Bölgede her geçen ay yeni bir otelin inşaatı tamamlanarak turizme kazandırıldığı kaydeden Kantarcı, “Trabzon’da 4 ve 5 yıldızlı otel inşaatları devam ediyor. Yeni açılmış olan bir tane var 2-3 aya kadar bir tane daha açılacak. Bunlara paralel olarak butik oteller oldukça fazla. Son dönemlerde yetkili ve ruhsatlı olarak apartlarda turizm sektörüne girdi bunlarda ciddi bir sayıya ulaştılar. Bu yıl itibari ile bölgemiz bu yoğunluğu fazlasıyla kaldırabilecek güce ulaştı. Gözden kaçırmamamız gereken bir durum var. Bu yoğunluk üç veya dört ay devam ediyor. Çünkü Ortadoğulu turistler özellikle yazın geliyor. Geriye kalan 7-8 aylık dönemde otellerimizin doluluk anlamında sıkıntıları olacak. Çünkü var olan, ilk bahar, sonbahar ve kış potansiyeli her geçen yıl pastanın dilimi anlamında ufalmaya başlayacak. Çünkü tesis sayısı artmakta” ifadelerini kullandı. 
Bölgedeki turizm hareketliliğinin genellikle planlamış bir şekilde devam ettiğini ve bir çok turistin aylar öncesinden rezervasyon yaptırdığını belirten Kantarcı, “Kur oranlarının artmış olması euro ve dolar gibi yabancı paraları kullanan turistlerin biraz daha harcama yapmasını sağlıyor. Ülke turizmi açısında bakacak olursak. Özellikle Avrupa, Rusya ve Ukrayna pazarından kur farklı ile ilgili büyük oranda bir artış var. Kur oranlarının artışı ülkemiz turizmini daha cazip bir konuma getirmiş durumda” dedi. 

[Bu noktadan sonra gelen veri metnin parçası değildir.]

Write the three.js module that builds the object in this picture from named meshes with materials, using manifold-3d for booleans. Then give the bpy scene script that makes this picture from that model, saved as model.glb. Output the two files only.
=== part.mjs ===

“Trabzon’a yapılacak olan Millet Bahçeleri’nin bölge turizm ekonomisine katkı sağlayacak” 
“Millet bahçeleri gibi büyük projelerin bölge turizmine de ekonomisine de katkısı olacaktır” diyen Kantarcı sözlerini şu şekilde sürdürdü: 
“Önemli olan bölgemize gelen turistlerin konaklama zamanlarını arttırmak. Bunu sağlamak içinde kendilerine alternatif gezi yerleri ve tur programları çıkartmamız gerekiyor. Trabzon’da yapılan Botanik Park’ın da mutlaka artı yönde katkısı olacaktır. Bölgemiz doğal varlık olarak yoğun bir destinasyon. Şehir merkezinde bu tür alternatif bir yerin açılmış olması merkezde gezecek olan turistlerimiz içinde tabi ki görülmeye değer bir nokta.” 

“Uzungöl ve Ayder’deki kötü yapılaşmayı yaylalarımızda görmek istemiyoruz” 
Karadeniz Bölgesi’nin doğal güzeliklerle dolu bir yer olduğunu ve yaylalarımızın her geçen gün biraz daha ön plana çıktığını ifade eden Kantarcı, “Karadeniz yaylaları denildiği zaman herkes mutlaka gidip görmemiz gerekiyor diyor. Her tarafımız yayla her tarafımız doğal güzellik. Umarım bu imar barışı ile ilgili süreçte devletimiz bazı konularda biraz daha hassas olur. Çünkü Uzungöl ve Ayder’de kötü yapılaşma gibi bir durumu bu yaylalarımızda görmek istemiyoruz. Çünkü bu bizim turizmimizi ilerletirken, olumsuz yönde de zararları olabilir. Alternatif turizm bölgelerimiz olan yaylalarımızda yapılaşma oranını artması buraları turizme kazandırma çalışmaları daha başlamadan bitmesine neden olabilir. Foto safari, doğa turları gibi faaliyetleri yapabilmemiz için bu yaylaların doğal olarak kalması gerekiyor. Doğal güzelliklerin kaybolmaması için tüm kurumlardan hassasiyet bekliyoruz” şeklinde konuştu. 

“Bu yıl kültür turizmi olarak biraz geriledik” 
Sümela Manastırı’nda yaklaşık üç yıldır çalışmalar devam ettiğini söyleyen Kantarcı, “Geçenlerde bakanımız restorasyon çalışmaları sona doğru gelindiğini belirtti. Sümela’nın açılması bize büyük katkı sağlayacaktır. Son dönemde arttan Ortadoğulu turistler daha çok doğal güzellikleri görmeye geliyorlar. Tarihi yerlerimize çok fazla ilgi göstermiyorlar. Avrupa’dan kültür turizmi için gelen misafirler tarihi yerlere daha fazla ilgi gösteriyorlar. Bu yıl kültür turizmi olarak biraz geriledik. Sümela’nın açılmasıyla ve Kızlar Manastırı’nın da faaliyete geçmesiyle beraber tekrardan bir harekete geçeriz diye düşünüyoruz” ifadelerini kullandı.